E o jornalismo, para ela, também é cúmplice. Enquanto exalta o samba-enredo, silencia a violência. Enquanto cobre os blocos, esquece os dados. Enquanto dá holofote às musas, apaga as denunciações. Os closes continuam onde sempre estiveram: nos quadris, nos seios, nos sorrisos. A cobertura que exibe a mulher como ícone sexual reforça o mesmo enredo, ano após ano.

Mesmo as mulheres que, como Isabela ou até mesmo Clara, carregam marcadores sociais que lhes oferecem certa proteção — pele clara, classe alta, corpo magro — não se sentem livres. A rua exige preparação. A fantasia exige cautela. A liberdade exige negociação. E para tantas outras, com corpos fora do padrão, com outras coragens, a rua pode ser território hostil.
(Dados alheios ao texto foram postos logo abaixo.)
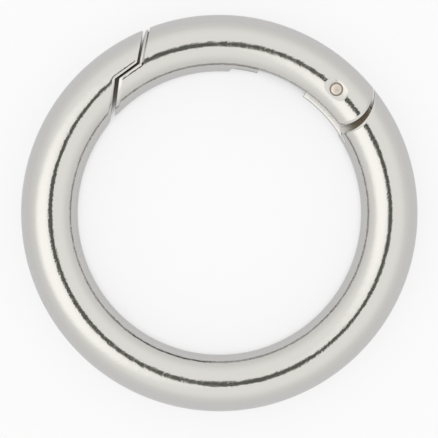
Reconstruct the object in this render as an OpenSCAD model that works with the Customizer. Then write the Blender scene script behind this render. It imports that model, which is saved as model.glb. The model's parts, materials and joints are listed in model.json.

Clara ainda dança. Ainda vai aos blocos. Ainda sente a pulsação do tambor reverberando nas costelas. Mas não se ilude. A cada passo, equilibra-se entre o desejo de se lançar ao êxtase e o medo do que pode encontrar. Porque na festa onde tudo parece permitido, é o corpo feminino que continua sendo proibido — de descansar, de existir, de não servir.

O Carnaval, que nasceu como uma subversão da ordem, foi domesticado pelo espetáculo. Ordem do consumo, do desejo, da vigilância. As mulheres seguem no centro da cena — mas como enfeite, não como voz. São coroadas, fotografadas, admiradas. E ainda assim, continuam invisíveis.

E, como lembra Isabela, há resistência. Há luta. Há corpos que dançam como quem reivindica existência. Há passos que desafiam o compasso da opressão. O corpo feminino ocupa a avenida, cintila sob os refletores, inebria os olhos do mundo. Mas não a habita. Não escolhe o passo, não traça o percurso, não costura a própria fantasia. Ainda dança com algemas de brilho, entre vitrines e vontades alheias. E, no entanto, algo escapa. Um gesto em desalinho, um olhar que recusa o script, um pé que pisa fora do compasso. A presença que era adorno começa a se fazer voz. Talvez ainda não pertença — mas já inscreve rachaduras no percurso. Um dia, quem sabe, a avenida floresça sob seus passos livres.